Forging superalloys and other materials with a low forgeability can create difficulties during a metal forging process. Also, the mechanical properties of some metals may vary greatly over small temperature ranges. Isothermal forging may help eliminate some of the problems associated with manufacturing with these types of materials, particularly concerning more complex parts. This process is also called hot die forging.

 

Isothermal forging is a hot working process that attempts to maintain the workpiece at its maximum elevated temperature throughout the entire operation. This is achieved by heating the die to or slightly below the starting work piece's temperature. As forces exerted by the die form the work, cooling the workpiece between the mold work interface is eliminated, and thus, the flow characteristics of the metal are greatly improved.

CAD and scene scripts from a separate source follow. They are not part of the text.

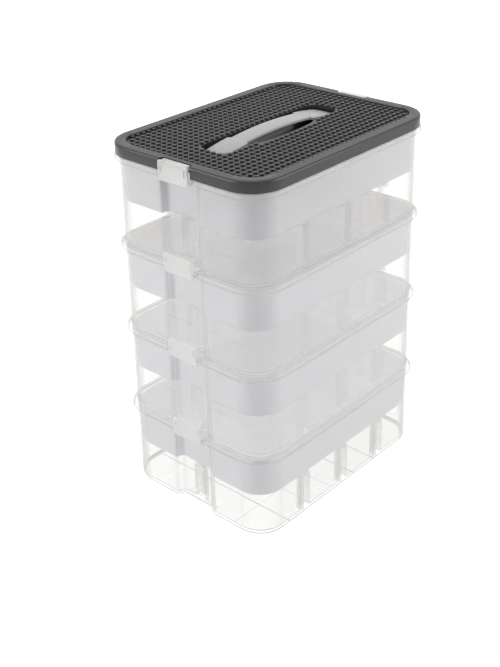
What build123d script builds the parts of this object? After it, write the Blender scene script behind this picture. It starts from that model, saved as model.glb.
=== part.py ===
"""Stacking storage box for toy bricks: four clear boxes, a tray in each, clip latches, a lid and its handle.

Millimetres. +Z is up, the origin is the middle of the footprint on the floor. The short sides, which carry
the latches, face -Y and +Y. The long sides face -X and +X.
"""

import os
from math import sqrt

from build123d import *

os.makedirs("parts", exist_ok=True)

# Overall sizes
overall_width = 225.0  # over the rims, along X
overall_length = 305.0  # over the closed latches, along Y
tier_pitch = 102.4  # from the base of one box to the base of the next
tier_names = ["bottom", "lower_middle", "upper_middle", "top"]

# Box shell
wall = 2.0
floor = 3.6  # from the underside of the foot
corner_radius = 34.0  # outside of the wall, seen from above
nest_depth = 2.0  # how far a foot sinks into the box below
nest_gap = 0.4  # sideways play of a foot in the box below

# Rim: a flange along the top edge, with a skirt that hangs from it
rim_overhang = 5.5
rim_height = 6.0
flange = 1.6
skirt = 1.6

# Posts moulded into the long walls: they stiffen the wall and carry the tray
post_width = 15.0
post_depth = 8.0
post_height = 52.0
post_pitch = 70.0
post_count = 3
post_wall = 2.0

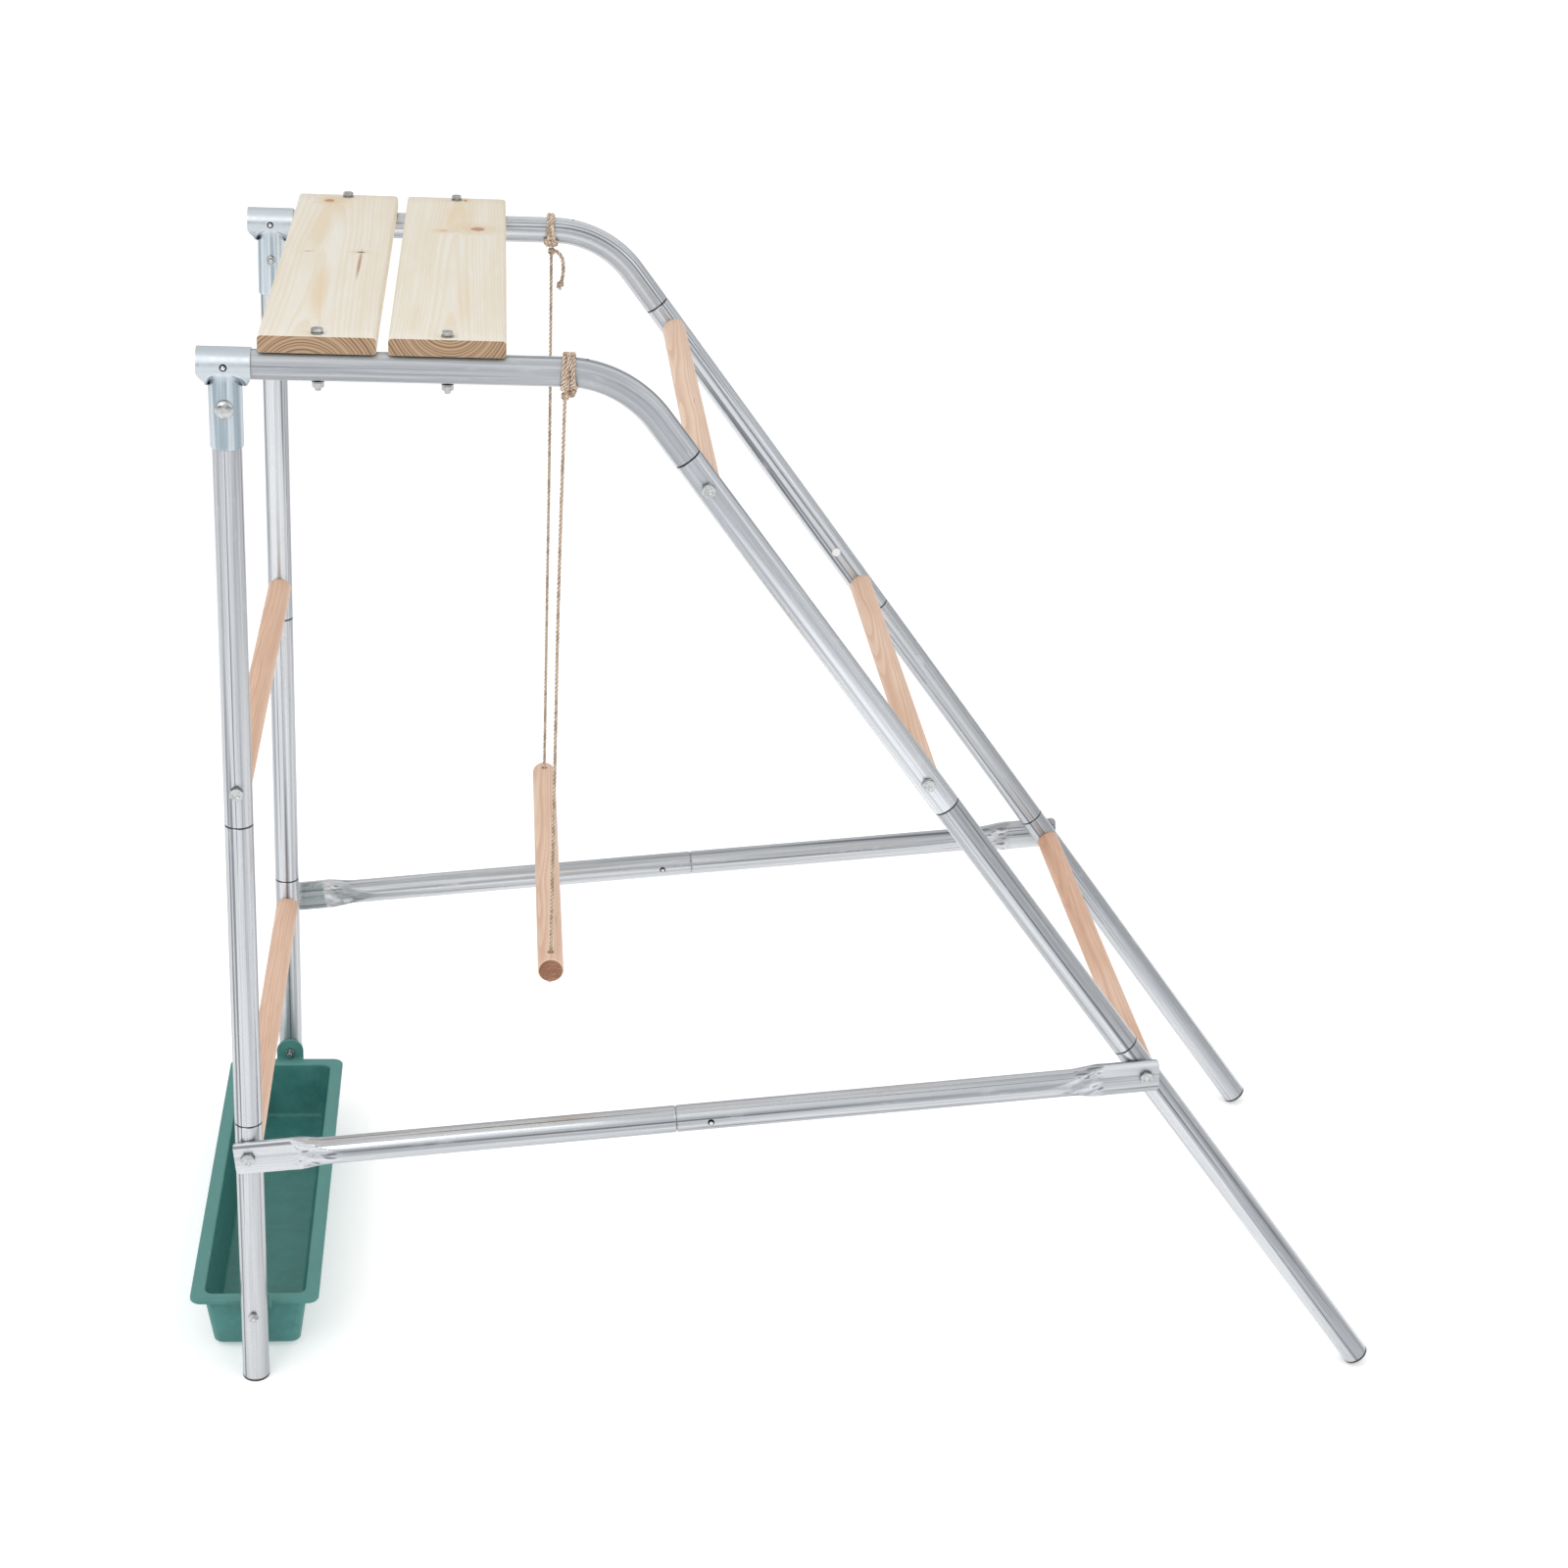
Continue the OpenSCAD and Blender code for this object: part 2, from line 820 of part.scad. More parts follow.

Isothermal forging may or may not be performed in a vacuum.  Isothermal forging is a hot working process that attempts to maintain the workpiece at its maximum elevated temperature throughout the entire forging operation.

 

"These are typically high tonnage machines that must have the capability to move at a wide speed range, including very slow velocities down to .5 mm per minute to generate a precise strain rate curve required to form these parts," he explains.

 

Powder compaction presses

Sometimes, manufacturers will take a special blend of metals to achieve certain material properties and turn them into a hybrid powder.  After hydraulic presses compact the powder to a specific force, the powder is heated and forged to create a special hybrid piece.

 

"With powder compaction, manufacturers spin a powdered material at thousands of RPMs while heating it to specified temperatures.  The process produces two different metals: a lower-cost metal at its base and a very high-cost metal at its skin.  The process then compacts the two layers of powder together and uses this as a raw material to forge into a final multilayered piece," explains Goodwin, whose company offers a variety of designs to accommodate compaction processes for powder metal, ceramics, carbon anodes, and more.

 

The future of metal forming

With all the demands placed on manufacturers for lighter, stronger materials and greater efficiency, innovation must be a priority within metal forming.

 

Teaming up with a partner that can provide a wide range of specialised, high-tonnage machinery, along with the ability to customise, can be critical to ongoing success.  Because metal forming providers like Ajax-CECO-Erie Press continue to invest in innovation, such a partnership can also provide an edge in future applications.

 

"In the next 5 to 10 years, instead of hydraulic drives, we expect electric presses driven by geared servo motors and larger roller screws to become increasingly important to manufacturers for any application that is sensitive to oil leaks or where precise control is required.  So, we are developing the technology today," concludes Goodwin.